[Modeling code records]
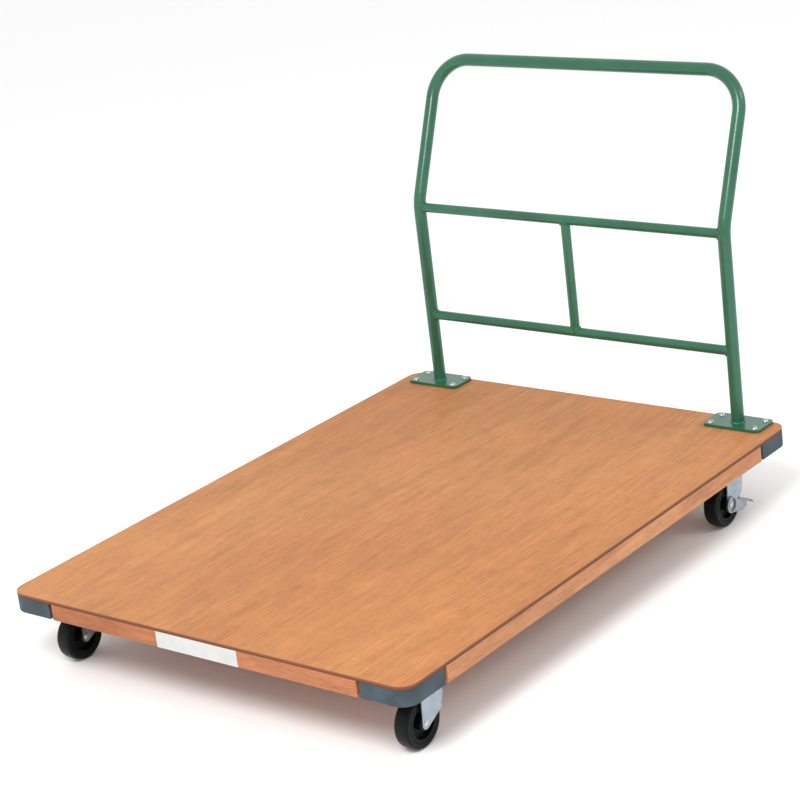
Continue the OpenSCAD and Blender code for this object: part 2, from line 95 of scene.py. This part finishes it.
class Nodes:
    """Adds nodes to one material, with its shader at hand."""

    def __init__(self, name, roughness=0.5, metallic=0.0, specular=0.5, coat=0.0, coat_roughness=0.1):
        self.material = bpy.data.materials.new(name)
        self.material.use_nodes = True
        self.tree = self.material.node_tree
        self.shader = self.tree.nodes["Principled BSDF"]
        self.set("Roughness", roughness)
        self.set("Metallic", metallic)
        self.set("Specular IOR Level", specular)
        self.set("Coat Weight", coat)
        self.set("Coat Roughness", coat_roughness)
        self.coords = self.add("ShaderNodeTexCoord").outputs["Object"]

    def add(self, kind, **settings):
        node = self.tree.nodes.new(kind)
        for key, value in settings.items():
            setattr(node, key, value)
        return node

    def link(self, source, target):
        self.tree.links.new(source, target)

    def set(self, socket, value):
        self.shader.inputs[socket].default_value = value

    def drive(self, socket, source):
        self.link(source, self.shader.inputs[socket])

    def stretched(self, scale, turn=(0, 0, 0)):
        mapping = self.add("ShaderNodeMapping")
        mapping.inputs["Scale"].default_value = scale
        mapping.inputs["Rotation"].default_value = turn
        self.link(self.coords, mapping.inputs["Vector"])
        return mapping.outputs["Vector"]

    def noise(self, vector, scale=1.0, detail=3.0, rough=0.5, distort=0.0):
        node = self.add("ShaderNodeTexNoise")
        node.inputs["Scale"].default_value = scale
        node.inputs["Detail"].default_value = detail
        node.inputs["Roughness"].default_value = rough
        node.inputs["Distortion"].default_value = distort
        self.link(vector, node.inputs["Vector"])
        return node.outputs["Fac"]

    def ramp(self, value, stops, mode="LINEAR"):
        """stops: (place, colour or grey level) pairs."""
        node = self.add("ShaderNodeValToRGB")
        node.color_ramp.interpolation = mode
        points = node.color_ramp.elements
        while len(points) < len(stops):
            points.new(0.5)
        for point, (place, colour) in zip(points, stops):
            point.position = place
            point.color = colour if hasattr(colour, "__len__") else (colour, colour, colour, 1)
        self.link(value, node.inputs["Fac"])
        return node.outputs["Color"]

    def mix(self, share, first, second, how="MIX"):
        node = self.add("ShaderNodeMix", data_type="RGBA", blend_type=how)
        for socket, value in ((0, share), (6, first), (7, second)):
            if isinstance(value, bpy.types.NodeSocket):
                self.link(value, node.inputs[socket])
            else:
                node.inputs[socket].default_value = value
        return node.outputs[2]

    def math(self, how, *values):
        node = self.add("ShaderNodeMath", operation=how)
        for socket, value in zip(node.inputs, values):
            if isinstance(value, bpy.types.NodeSocket):
                self.link(value, socket)
            else:
                socket.default_value = value
        return node.outputs[0]

    def split(self, vector):
        node = self.add("ShaderNodeSeparateXYZ")
        self.link(vector, node.inputs[0])
        return node.outputs

    def normal(self):
        """The face's own direction, in the object's frame."""
        geometry = self.add("ShaderNodeNewGeometry")
        turn = self.add(
            "ShaderNodeVectorTransform", vector_type="NORMAL", convert_from="WORLD", convert_to="OBJECT")
        self.link(geometry.outputs["True Normal"], turn.inputs[0])
        return turn.outputs[0]

    def bump(self, height, strength, distance, under=None):
        node = self.add("ShaderNodeBump")
        node.inputs["Strength"].default_value = strength
        node.inputs["Distance"].default_value = distance
        self.link(height, node.inputs["Height"])
        if under:
            self.link(under, node.inputs["Normal"])
        return node.outputs["Normal"]

    def roughness_between(self, value, low, high):
        node = self.add("ShaderNodeMapRange")
        node.inputs["To Min"].default_value = low
        node.inputs["To Max"].default_value = high
        self.link(value, node.inputs["Value"])
        self.drive("Roughness", node.outputs["Result"])


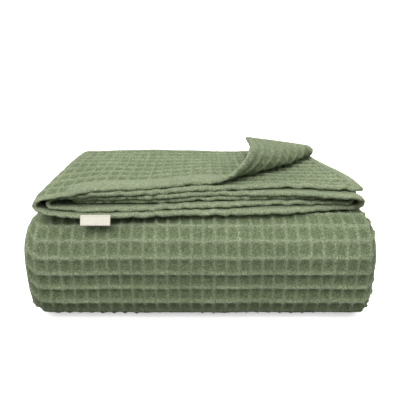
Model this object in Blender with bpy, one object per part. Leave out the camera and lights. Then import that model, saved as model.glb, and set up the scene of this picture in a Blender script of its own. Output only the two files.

→ **What the exercise asks**:
Copy out the whole listing exactly.

→ **Correct answer**:
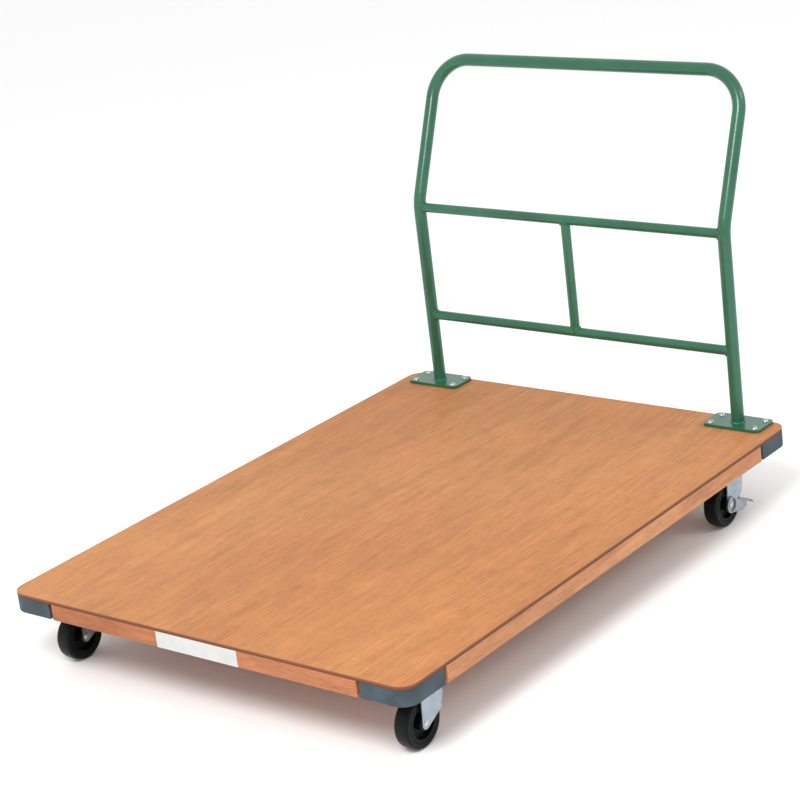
Continue the OpenSCAD and Blender code for this object: part 2, from line 95 of scene.py. This part finishes it.
class Nodes:
    """Adds nodes to one material, with its shader at hand."""

    def __init__(self, name, roughness=0.5, metallic=0.0, specular=0.5, coat=0.0, coat_roughness=0.1):
        self.material = bpy.data.materials.new(name)
        self.material.use_nodes = True
        self.tree = self.material.node_tree
        self.shader = self.tree.nodes["Principled BSDF"]
        self.set("Roughness", roughness)
        self.set("Metallic", metallic)
        self.set("Specular IOR Level", specular)
        self.set("Coat Weight", coat)
        self.set("Coat Roughness", coat_roughness)
        self.coords = self.add("ShaderNodeTexCoord").outputs["Object"]

    def add(self, kind, **settings):
        node = self.tree.nodes.new(kind)
        for key, value in settings.items():
            setattr(node, key, value)
        return node

    def link(self, source, target):
        self.tree.links.new(source, target)

    def set(self, socket, value):
        self.shader.inputs[socket].default_value = value

    def drive(self, socket, source):
        self.link(source, self.shader.inputs[socket])

    def stretched(self, scale, turn=(0, 0, 0)):
        mapping = self.add("ShaderNodeMapping")
        mapping.inputs["Scale"].default_value = scale
        mapping.inputs["Rotation"].default_value = turn
        self.link(self.coords, mapping.inputs["Vector"])
        return mapping.outputs["Vector"]

    def noise(self, vector, scale=1.0, detail=3.0, rough=0.5, distort=0.0):
        node = self.add("ShaderNodeTexNoise")
        node.inputs["Scale"].default_value = scale
        node.inputs["Detail"].default_value = detail
        node.inputs["Roughness"].default_value = rough
        node.inputs["Distortion"].default_value = distort
        self.link(vector, node.inputs["Vector"])
        return node.outputs["Fac"]

    def ramp(self, value, stops, mode="LINEAR"):
        """stops: (place, colour or grey level) pairs."""
        node = self.add("ShaderNodeValToRGB")
        node.color_ramp.interpolation = mode
        points = node.color_ramp.elements
        while len(points) < len(stops):
            points.new(0.5)
        for point, (place, colour) in zip(points, stops):
            point.position = place
            point.color = colour if hasattr(colour, "__len__") else (colour, colour, colour, 1)
        self.link(value, node.inputs["Fac"])
        return node.outputs["Color"]

    def mix(self, share, first, second, how="MIX"):
        node = self.add("ShaderNodeMix", data_type="RGBA", blend_type=how)
        for socket, value in ((0, share), (6, first), (7, second)):
            if isinstance(value, bpy.types.NodeSocket):
                self.link(value, node.inputs[socket])
            else:
                node.inputs[socket].default_value = value
        return node.outputs[2]

    def math(self, how, *values):
        node = self.add("ShaderNodeMath", operation=how)
        for socket, value in zip(node.inputs, values):
            if isinstance(value, bpy.types.NodeSocket):
                self.link(value, socket)
            else:
                socket.default_value = value
        return node.outputs[0]

    def split(self, vector):
        node = self.add("ShaderNodeSeparateXYZ")
        self.link(vector, node.inputs[0])
        return node.outputs

    def normal(self):
        """The face's own direction, in the object's frame."""
        geometry = self.add("ShaderNodeNewGeometry")
        turn = self.add(
            "ShaderNodeVectorTransform", vector_type="NORMAL", convert_from="WORLD", convert_to="OBJECT")
        self.link(geometry.outputs["True Normal"], turn.inputs[0])
        return turn.outputs[0]

    def bump(self, height, strength, distance, under=None):
        node = self.add("ShaderNodeBump")
        node.inputs["Strength"].default_value = strength
        node.inputs["Distance"].default_value = distance
        self.link(height, node.inputs["Height"])
        if under:
            self.link(under, node.inputs["Normal"])
        return node.outputs["Normal"]

    def roughness_between(self, value, low, high):
        node = self.add("ShaderNodeMapRange")
        node.inputs["To Min"].default_value = low
        node.inputs["To Max"].default_value = high
        self.link(value, node.inputs["Value"])
        self.drive("Roughness", node.outputs["Result"])


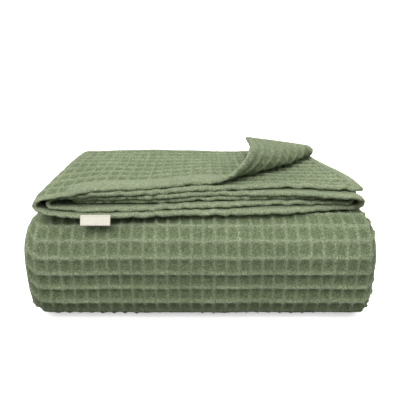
Model this object in Blender with bpy, one object per part. Leave out the camera and lights. Then import that model, saved as model.glb, and set up the scene of this picture in a Blender script of its own. Output only the two files.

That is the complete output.